Preamble:
Interactive Brokers has an imediate need for this but there may be other customers, in my view in mature or advanced levels of Manta usage, that might benefit from this. Interactive Brokers is currently using Manta to produce data-lineage over two technologies: Oracle and OpenManta Extensions. OpenManta Extensions are used to model technologies like Java applications, Google ProtoBufs RPCs, Complex flat-file strcutures, and Oracle data structures. As you can imagine, a user might declare in OpenManta Extensions, let's take Oracle for example, a Oracle Table and Columns that plain and simply do not exist or the user might type in the wrong Table name or column name that will never be found by the Oracle Out-of-The-box scanner.

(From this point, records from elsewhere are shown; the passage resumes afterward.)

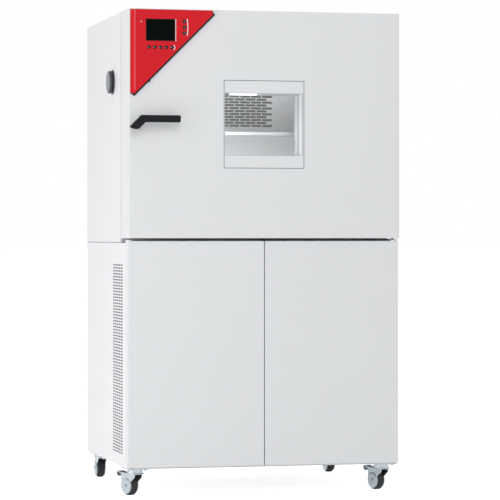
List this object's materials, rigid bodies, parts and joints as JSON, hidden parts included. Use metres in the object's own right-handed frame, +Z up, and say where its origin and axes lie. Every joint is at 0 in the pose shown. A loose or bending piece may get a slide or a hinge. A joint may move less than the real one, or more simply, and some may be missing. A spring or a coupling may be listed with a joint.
{
  "type": "environmental test chamber",
  "caption": "Floor-standing environmental test chamber on castors, with a windowed upper door, triangular control panel, test space with shelf, and a vented machine housing below.",
  "frame": {"origin": "on the floor, under the middle of the whole object", "axes": "+X to the right seen from the front, +Y to the back, +Z up"},
  "size_m": [1.14, 1.055, 1.945],
  "materials": {
    "door_coat": "satin",
    "housing_coat": "satin",
    "frame_coat": "satin",
    "collar_plastic": "satin",
    "stainless": "satin",
    "zinc": "satin",
    "tyre": "matte",
    "insulation": "matte",
    "silicone": "satin",
    "seal": "matte",
    "fins": "satin",
    "motor_coat": "gloss",
    "fan_plastic": "satin",
    "glass": "gloss",
    "lamp": "gloss",
    "box_plastic": "satin",
    "cover_plastic": "satin",
    "display_glass": "gloss",
    "key_plastic": "gloss",
    "handle_plastic": "satin"
  },
  "bodies": {
    "housing": {"lower_left_panel": "housing_coat", "lower_right_panel": "housing_coat", "lower_rear_panel": "housing_coat", "upper_left_panel": "housing_coat", "upper_right_panel": "housing_coat", "top_panel": "housing_coat", "upper_rear_panel": "housing_coat", "hinge_brackets": "housing_coat", "base_frame": "frame_coat", "mid_deck": "frame_coat", "electrical_box": "frame_coat", "front_collar": "collar_plastic", "chamber_liner": "stainless", "air_baffle": "stainless", "shelf_runners": "stainless", "port_tube": "stainless", "heater_coil": "stainless", "latch_keeper": "stainless", "caster_plates": "zinc", "chamber_insulation": "insulation", "evaporator": "fins", "condenser": "fins", "fan_motor": "motor_coat", "compressor": "motor_coat", "cable_gland": "fan_plastic"},
    "door": {"door_skin": "door_coat", "door_core": "insulation", "door_inner_panel": "stainless", "door_gasket": "seal", "window_frame": "collar_plastic", "window_panes": "glass", "light_bar": "lamp", "control_box": "box_plastic", "panel_cover": "cover_plastic", "display": "display_glass"},
    "handle": {"handle_lever": "handle_plastic"},
    "shelf": {"shelf": "stainless"},
    "fan": {"circulation_fan": "fins"},
    "cooling_fan": {"condenser_fan": "fan_plastic"},
    "plug": {"port_plug": "silicone"},
    "left_door": {"lower_left_door": "door_coat"},
    "right_door": {"lower_right_door": "door_coat"},
    "row_key_1": {"row_key_1": "key_plastic"},
    "row_key_2": {"row_key_2": "key_plastic"},
    "row_key_3": {"row_key_3": "key_plastic"},
    "row_key_4": {"row_key_4": "key_plastic"},
    "row_key_5": {"row_key_5": "key_plastic"},
    "column_key_1": {"column_key_1": "key_plastic"},
    "column_key_2": {"column_key_2": "key_plastic"},
    "column_key_3": {"column_key_3": "key_plastic"},
    "caster_front_left": {"caster_fork_front_left": "zinc"},
    "wheel_front_left": {"caster_wheel_front_left": "tyre"},
    "pedal_front_left": {"brake_pedal_front_left": "zinc"},
    "caster_front_right": {"caster_fork_front_right": "zinc"},
    "wheel_front_right": {"caster_wheel_front_right": "tyre"},
    "pedal_front_right": {"brake_pedal_front_right": "zinc"},
    "caster_rear_left": {"caster_fork_rear_left": "zinc"},
    "wheel_rear_left": {"caster_wheel_rear_left": "tyre"},
    "caster_rear_right": {"caster_fork_rear_right": "zinc"},
    "wheel_rear_right": {"caster_wheel_rear_right": "tyre"}
  },
  "joints": [
    {"name": "upper_door_hinge", "type": "hinge", "parent": "housing", "child": "door", "pos_m": [0.545, -0.4255, 1.033], "axis": [0, 0, 1], "range_deg": [0, 110]},
    {"name": "handle_turn", "type": "hinge", "parent": "door", "child": "handle", "pos_m": [-0.534, -0.4755, 1.48], "axis": [0, 1, 0], "range_deg": [0, 90]},
    {"name": "lower_left_door_hinge", "type": "hinge", "parent": "housing", "child": "left_door", "pos_m": [-0.55, -0.4505, 0.118], "axis": [0, 0, -1], "range_deg": [0, 115]},
    {"name": "lower_right_door_hinge", "type": "hinge", "parent": "housing", "child": "right_door", "pos_m": [0.55, -0.4505, 0.118], "axis": [0, 0, 1], "range_deg": [0, 115]},
    {"name": "shelf_slide", "type": "slide", "parent": "housing", "child": "shelf", "axis": [0, -1, 0], "range_m": [0, 0.02]},
    {"name": "circulation_fan_spin", "type": "hinge", "parent": "housing", "child": "fan", "pos_m": [0, 0.2145, 1.628], "axis": [0, 1, 0], "continuous": true},
    {"name": "condenser_fan_spin", "type": "hinge", "parent": "housing", "child": "cooling_fan", "pos_m": [-0.4825, -0.2315, 0.62], "axis": [1, 0, 0], "continuous": true},
    {"name": "port_plug_pull", "type": "slide", "parent": "housing", "child": "plug", "axis": [-1, 0, 0], "range_m": [0, 0.09]},
    {"name": "row_key_1_press", "type": "slide", "parent": "door", "child": "row_key_1", "axis": [0, 1, 0], "range_m": [0, 0.001], "stiffness_N_per_m": 800, "springref_m": -0.0005},
    {"name": "row_key_2_press", "type": "slide", "parent": "door", "child": "row_key_2", "axis": [0, 1, 0], "range_m": [0, 0.001], "stiffness_N_per_m": 800, "springref_m": -0.0005},
    {"name": "row_key_3_press", "type": "slide", "parent": "door", "child": "row_key_3", "axis": [0, 1, 0], "range_m": [0, 0.001], "stiffness_N_per_m": 800, "springref_m": -0.0005},
    {"name": "row_key_4_press", "type": "slide", "parent": "door", "child": "row_key_4", "axis": [0, 1, 0], "range_m": [0, 0.001], "stiffness_N_per_m": 800, "springref_m": -0.0005},
    {"name": "row_key_5_press", "type": "slide", "parent": "door", "child": "row_key_5", "axis": [0, 1, 0], "range_m": [0, 0.001], "stiffness_N_per_m": 800, "springref_m": -0.0005},
    {"name": "column_key_1_press", "type": "slide", "parent": "door", "child": "column_key_1", "axis": [0, 1, 0], "range_m": [0, 0.001], "stiffness_N_per_m": 800, "springref_m": -0.0005},
    {"name": "column_key_2_press", "type": "slide", "parent": "door", "child": "column_key_2", "axis": [0, 1, 0], "range_m": [0, 0.001], "stiffness_N_per_m": 800, "springref_m": -0.0005},
    {"name": "column_key_3_press", "type": "slide", "parent": "door", "child": "column_key_3", "axis": [0, 1, 0], "range_m": [0, 0.001], "stiffness_N_per_m": 800, "springref_m": -0.0005},
    {"name": "caster_front_left_swivel", "type": "hinge", "parent": "housing", "child": "caster_front_left", "pos_m": [-0.514, -0.3705, 0.091], "axis": [0, 0, 1], "continuous": true},
    {"name": "wheel_front_left_roll", "type": "hinge", "parent": "caster_front_left", "child": "wheel_front_left", "pos_m": [-0.52864, -0.33761, 0.04], "axis": [-0.9135, -0.4067, 0], "continuous": true},
    {"name": "pedal_front_left_press", "type": "hinge", "parent": "caster_front_left", "child": "pedal_front_left", "pos_m": [-0.54085, -0.31021, 0.083], "axis": [-0.9135, -0.4067, 0], "range_deg": [0, 15]},
    {"name": "caster_front_right_swivel", "type": "hinge", "parent": "housing", "child": "caster_front_right", "pos_m": [0.514, -0.3705, 0.091], "axis": [0, 0, 1], "continuous": true},
    {"name": "wheel_front_right_roll", "type": "hinge", "parent": "caster_front_right", "child": "wheel_front_right", "pos_m": [0.50228, -0.33646, 0.04], "axis": [-0.9455, -0.3256, 0], "continuous": true},
    {"name": "pedal_front_right_press", "type": "hinge", "parent": "caster_front_right", "child": "pedal_front_right", "pos_m": [0.49251, -0.3081, 0.083], "axis": [-0.9455, -0.3256, 0], "range_deg": [0, 15]},
    {"name": "caster_rear_left_swivel", "type": "hinge", "parent": "housing", "child": "caster_rear_left", "pos_m": [-0.514, 0.4095, 0.091], "axis": [0, 0, 1], "continuous": true},
    {"name": "wheel_rear_left_roll", "type": "hinge", "parent": "caster_rear_left", "child": "wheel_rear_left", "pos_m": [-0.514, 0.4455, 0.04], "axis": [-1, 0, 0], "continuous": true},
    {"name": "caster_rear_right_swivel", "type": "hinge", "parent": "housing", "child": "caster_rear_right", "pos_m": [0.514, 0.4095, 0.091], "axis": [0, 0, 1], "continuous": true},
    {"name": "wheel_rear_right_roll", "type": "hinge", "parent": "caster_rear_right", "child": "wheel_rear_right", "pos_m": [0.51086, 0.44536, 0.04], "axis": [-0.9962, -0.0872, 0], "continuous": true}
  ]
}
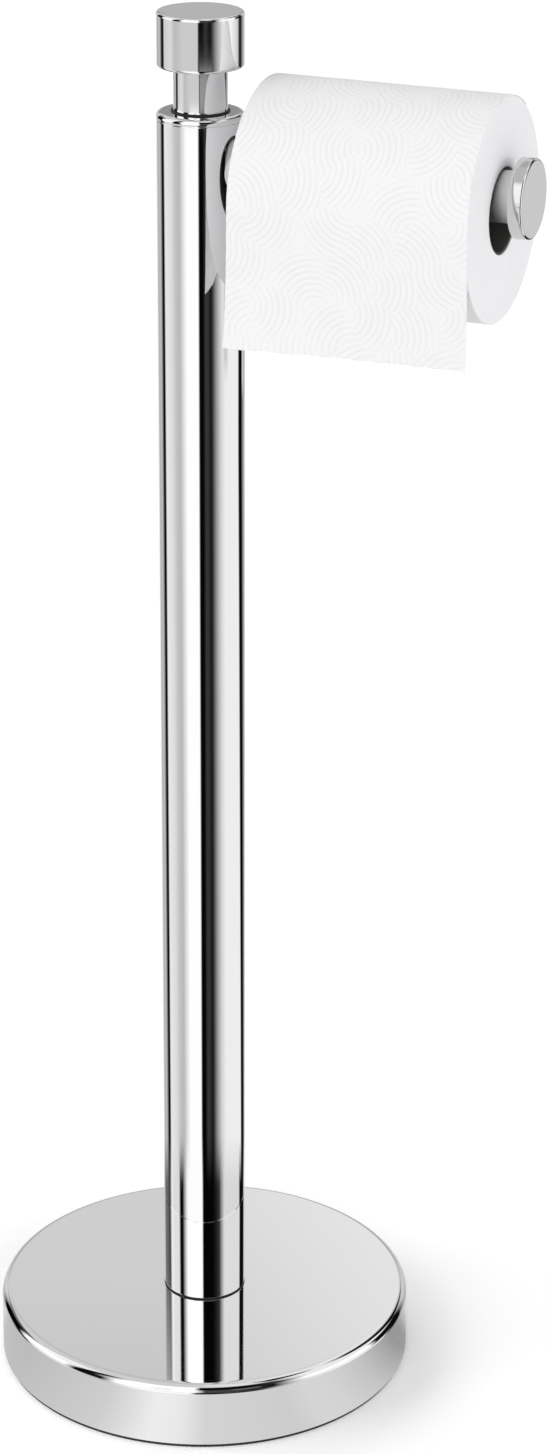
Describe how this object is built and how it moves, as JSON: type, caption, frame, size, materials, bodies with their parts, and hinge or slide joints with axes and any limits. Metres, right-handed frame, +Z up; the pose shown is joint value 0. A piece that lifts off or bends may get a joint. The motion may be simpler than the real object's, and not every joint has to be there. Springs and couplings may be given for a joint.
{
  "type": "freestanding toilet paper holder",
  "caption": "Chrome floor stand with a weighted round base, plain column, knob finial and side arm carrying a loaded paper roll.",
  "frame": {"origin": "centre of the face that rests on the floor, on the axis of the column", "axes": "+Z up along the column, +X along the arm from the column towards its end cap, the paper hangs on the -Y side"},
  "size_m": [0.2586, 0.203, 0.6747],
  "materials": {
    "polished_chrome": "polished chrome plating",
    "cast_iron": "painted casting",
    "zinc_steel": "bright zinc plate",
    "black_rubber": "matt black rubber",
    "cardboard": "plain wound cardboard",
    "tissue_paper": "embossed two-ply tissue"
  },
  "bodies": {
    "stand": {"base_cover": "polished_chrome", "base_weight": "cast_iron", "foot_pad": "black_rubber", "base_bolt": "zinc_steel", "base_lock_washer": "zinc_steel", "base_washer": "zinc_steel", "column_gasket": "black_rubber", "column_foot_plug": "zinc_steel", "column_tube": "polished_chrome", "arm_anchor_block": "zinc_steel", "column_top_cap": "polished_chrome", "finial_stud": "zinc_steel", "finial_washer": "black_rubber", "finial_neck": "polished_chrome", "finial_knob": "polished_chrome", "arm_tube": "polished_chrome", "arm_root_plug": "zinc_steel", "arm_stud": "zinc_steel", "arm_end_plug": "zinc_steel", "arm_cap_stud": "zinc_steel", "arm_end_cap": "polished_chrome"},
    "loose_end": {"hanging_sheet": "tissue_paper"},
    "roll": {"roll_core": "cardboard", "roll_paper": "tissue_paper"}
  },
  "joints": [
    {"name": "roll_slide", "type": "slide", "parent": "stand", "child": "loose_end", "axis": [1, 0, 0], "range_m": [-0.0129, 0.0069]},
    {"name": "roll_spin", "type": "hinge", "parent": "loose_end", "child": "roll", "pos_m": [0.0882, 0, 0.59855], "axis": [1, 0, 0], "continuous": true}
  ]
}
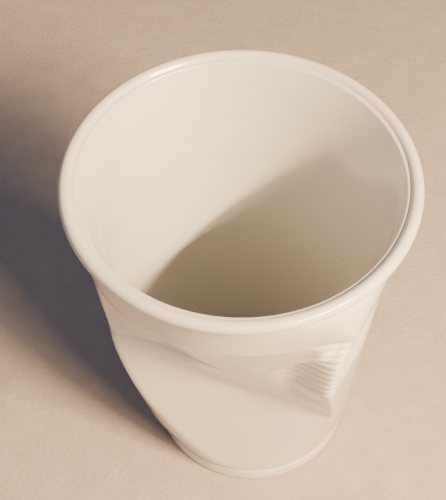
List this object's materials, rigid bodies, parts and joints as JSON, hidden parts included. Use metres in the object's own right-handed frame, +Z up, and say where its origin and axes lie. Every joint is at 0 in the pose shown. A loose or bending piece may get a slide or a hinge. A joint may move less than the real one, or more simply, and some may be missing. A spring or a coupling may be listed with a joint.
{
  "type": "crumpled porcelain cup",
  "caption": "Tall tapered drinking cup with a thick round rim, shallow ribs and a crumpled, dented front, in one piece of cream glazed porcelain.",
  "frame": {"origin": "centre of the foot, on the plane that the cup stands on", "axes": "+Z up along the cup's axis, -Y the dented front, +X to the right of a viewer who faces the front"},
  "size_m": [0.08, 0.08, 0.096],
  "materials": {
    "cup": "glossy clear glaze over warm white porcelain, slightly uneven, with a few pinholes"
  },
  "bodies": {
    "root": {"cup": "cup"}
  },
  "joints": []
}
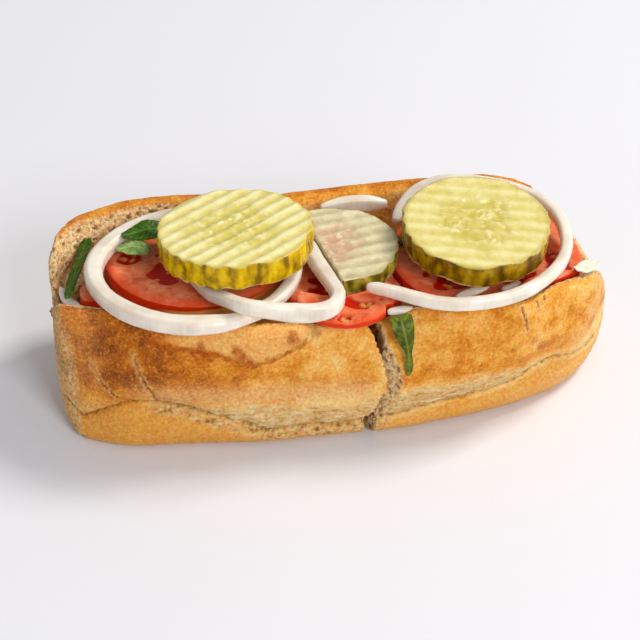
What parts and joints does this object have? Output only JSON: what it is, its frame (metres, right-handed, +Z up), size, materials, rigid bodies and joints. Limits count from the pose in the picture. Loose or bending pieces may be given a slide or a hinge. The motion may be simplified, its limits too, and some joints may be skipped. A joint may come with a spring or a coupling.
{
  "type": "submarine sandwich",
  "caption": "Soft split roll cut across into two halves, filled with a cooked layer, tomato, onion rings, crinkle-cut pickle and green leaves.",
  "frame": {"origin": "middle of the bounding box, on the flat base the sandwich rests on", "axes": "+X along the roll to the right of its lower wall's outside, +Y from the lower wall to the higher wall, +Z up"},
  "size_m": [0.1742, 0.0768, 0.0599],
  "materials": {
    "bread": "baked golden crust, pale open crumb inside",
    "filling": "moist cooked filling",
    "tomato": "wet cut tomato",
    "onion": "translucent white onion",
    "pickle": "wet crinkle-cut pickle",
    "pickle_pale": "wet, pale, see-through pickle",
    "leaf": "dark green leaf",
    "lettuce": "pale green and white leaf"
  },
  "bodies": {
    "root": {"bread_left": "bread", "bread_right": "bread", "filling_left": "filling", "filling_right": "filling", "tomato_left": "tomato", "tomato_left_end": "tomato", "tomato_centre": "tomato", "tomato_right": "tomato", "tomato_front": "tomato", "onion_ring_left": "onion", "onion_ring_centre": "onion", "onion_ring_right": "onion", "onion_strip_back": "onion", "onion_strip_front": "onion", "onion_strip_under": "onion", "onion_chip_right": "onion", "onion_shred_left": "onion", "pickle_left": "pickle", "pickle_centre": "pickle_pale", "pickle_right": "pickle", "leaf_left": "leaf", "leaf_back": "leaf", "leaf_middle": "leaf", "leaf_hanging": "leaf", "leaf_behind": "leaf", "lettuce_right": "lettuce"}
  },
  "joints": []
}
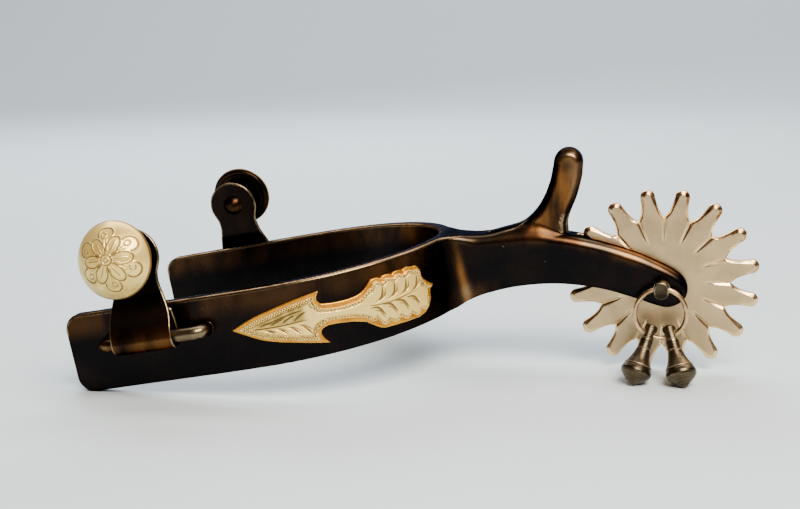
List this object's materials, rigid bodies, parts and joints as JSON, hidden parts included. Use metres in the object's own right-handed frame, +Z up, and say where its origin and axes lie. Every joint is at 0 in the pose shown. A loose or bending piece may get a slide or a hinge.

This raises an issue of data-lineage untrustworthiness where a given customer is no longer sure to trust the metadata that constitues the basis of data-lineage. The user producing OpenManta Extensions files, or if we want to generize, producing custom data-lineage outside of out-of-the-box scanners, can more quickly and/or more easily introduce entropy or incorrect metadata that will in turn produce incorrect data lineage.
The idea:
In order to tackle the sentiment of data-lineage untrustworthiness in the presence of custom sources of lineage like OpenManta Extensions, Direct links or even custom facets in OpenLineage, I propose to disclose the source of a given lineage node via the Manta Query API. So from the customer's perpective, any customer that makes use of the Manta API would be able to:
1) To determine the source connection name when searching for a given node
2) inquire about the source connection name providing a given node identifier
This proposal introduces therefore changes in the following REST Services of the Manta Query API:
Service: GET /manta-dataflow-server/public/v1/rev/{rev}/nodes/{id}
Change: Introduce a new url optional boolean query parameter "include-connection" that defaults to False but when set to True returns the connection name that created the node identifed by the {id} parameter
Example:
Request: GET /manta-dataflow-server/public/v1/rev/0.00008/nodes/123?include-connection=true
Result:
{
"id": 0,
"name": "Party",
"type": "Table",
"resource": "Oracle",
"Source": "Connection1",
"parent": 0
}
Service: GET manta-dataflow-server/public/v1/rev/{rev}/nodes/{id}/path?selectedLayer={selectedLayer}
Change: New url optional boolean query parameter "include-connection" that defaults to False but when set to True returns the connection name that created the node identifed by the {id}
Example:
GET manta-dataflow-server/public/v1/rev/0.00008/nodes/456/path?selectedLayer=Physical&include-connection=true
Result:
[
{
"id": 0,
"name": "Party",
"type": "Table",
"resource": "Oracle",
"Source": "Connection1",
"parent": 0
}
]
Service: GET manta-dataflow-server/public/v1/rev/{rev}/nodes/search-by-name?name={name}&type={type}
Change: New url optional boolean query parameter "include-connection" that defaults to False but when set to True returns the connection name that created the node identifed by the {id}
Example:
GET manta-dataflow-server/public/v1/rev/0.00008/nodes/search-by-name?name=table1&type=Table&include-connection=true
Results:
[
{
"id": 0,
"name": "Party",
"type": "Table",
"resource": "Oracle",
"Source": "Connection1",
"parent": 0
}
]
Service: POST manta-dataflow-server/public/v1/rev/{rev}/nodes/search-by-path
Change:
New url optional boolean query parameter "include-connection" that defaults to False but when set to True returns the connection name that created the node identifed by the {id}
New JSON field "Source" if "include-connection" is set to True with the connection name that created the nodes/path
Example:
POST manta-dataflow-server/public/v1/rev/0.00008/nodes/search-by-path?include-connection=true
Request:
[
{"name": "column1", "type": "Column"},
{"name": "table1", "type": "Table"},
{"name": "schema1", "type": "Schema"},
{"name": "database1", "type": "Database", "resource": "Oracle"}
]
Response:
{
"id": 0,
"name": "Party",
"type": "Table",
"resource": "Oracle",
"Source": "Connection1"
"parent": 0
}
This proposal also introduces a new REST Service for the Manta Query API:
Service: GET /manta-dataflow-server/public/v1/rev/{rev}/node-source-connection/{id}
Parameters:
rev - The revision number of the search
id - The node identifier from which to retrieve the configured connection name that created the node
Output:
Returns the configured connection name that created the node identifed by the id parameter
Example:
request: GET /manta-dataflow-server/public/v1/rev/0.00008/node-source-connection/123
response: DB2_SANDOX
In theory it should be safe to add the new Source attribute to the response without adding a new parameter because the new value would simply be ignore if not expected, but there's always someone...